The garbage-burning charge is a violation like a traffic ticket, but the obstruction charge is a misdemeanor punishable by up to a year in prison. Civil rights lawyers call the charge "contempt of cop.”
The tampering with physical evidence charge is the most serious of all: a felony, punishable by up to four years in state prison.
When The Free Lance News arrived at Merrill’s home Friday afternoon, she and her father had been released from police custody with deak appearance tickets and future court dates. Smoke—but not fire—was rising from the fire pit.
The way Merrill saw it, “They should be thankful I waited for the burn ban to be over.”
Behind the trailer Merrill, her common law husband Chad and their three children live in, there were coops filled with quail and chickens. Guinea hens roamed free about the property. Cows were fenced in on a nearby hillside. An old sign from when the Merrill family grew and sold strawberries pointed to the road: "Backwoods Berries."
Rosa Parks faced down racial segregation in the South. Dollree Mapp set Supreme Court precedent preventing suspicionless searches of citizens by police after she demanded to see a warrant before letting police into her home. Now—two months away from America's 250th birthday—Merrill is doing her part to ensure the continued vitality of the Constitution.
"This is about some lady thinking she can just walk across my lawn," Merrill said. "I wanted proof she can walk through my lawn. She couldn't give it to me."
Before the Revolutionary Congress enacted the Constitution, it added the Bill of Rights—which guaranteed a number of civil rights to Americans. One of those rights, enshrined in the Fourth Amendment, requires police obtain a search warrant from a judge before they enter private property.
The Supreme Court recognizes an exception to the Fourth Amendment's warrant requirement in "exigent circumstances"—which means some kind of emergency.
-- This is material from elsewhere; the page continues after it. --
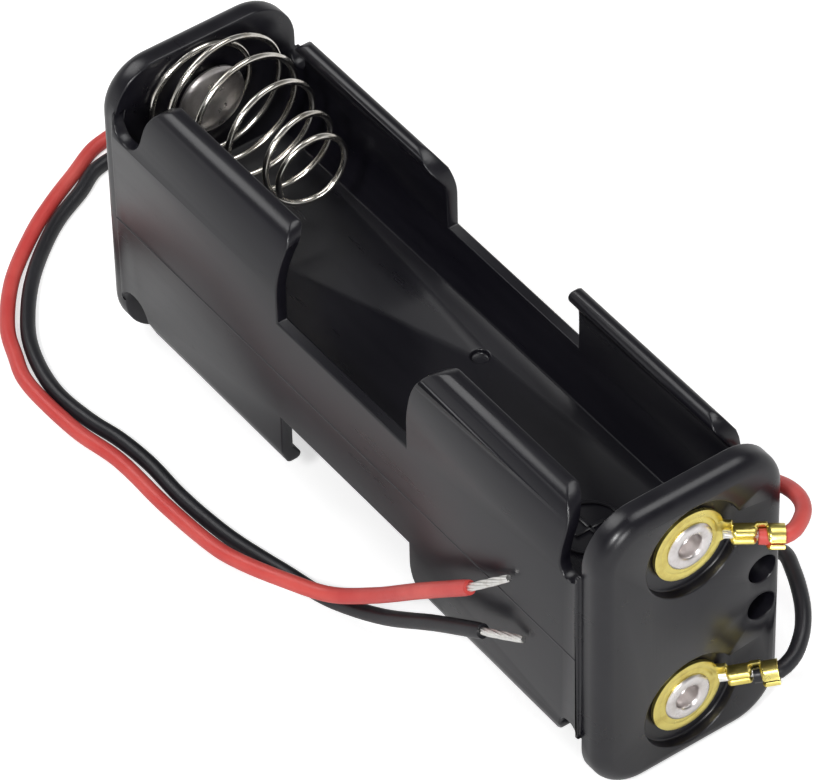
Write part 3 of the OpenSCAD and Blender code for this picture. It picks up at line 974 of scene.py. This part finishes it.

It's not clear if burning garbage, which is not a crime, but only a violation, could legally justify a warrantless entry onto and search of private property by police.
By late Friday afternoon, video of Merrill's arrest garnered more than 88,000 views on Facebook.
In 2024, police officers for the State Department of Environmental Conservation unleashed a wave of public condemnation when they killed a man's pet squirrel named "Peanut."
The Peanut debacle has haunted DEC ever since. DEC Commissioner Amanda Lefton was forced to issue a mea cupla on behalf of the agency in 2025.
"We know we can do better moving forward," she said.
The DEC did not respond to an invitation to comment.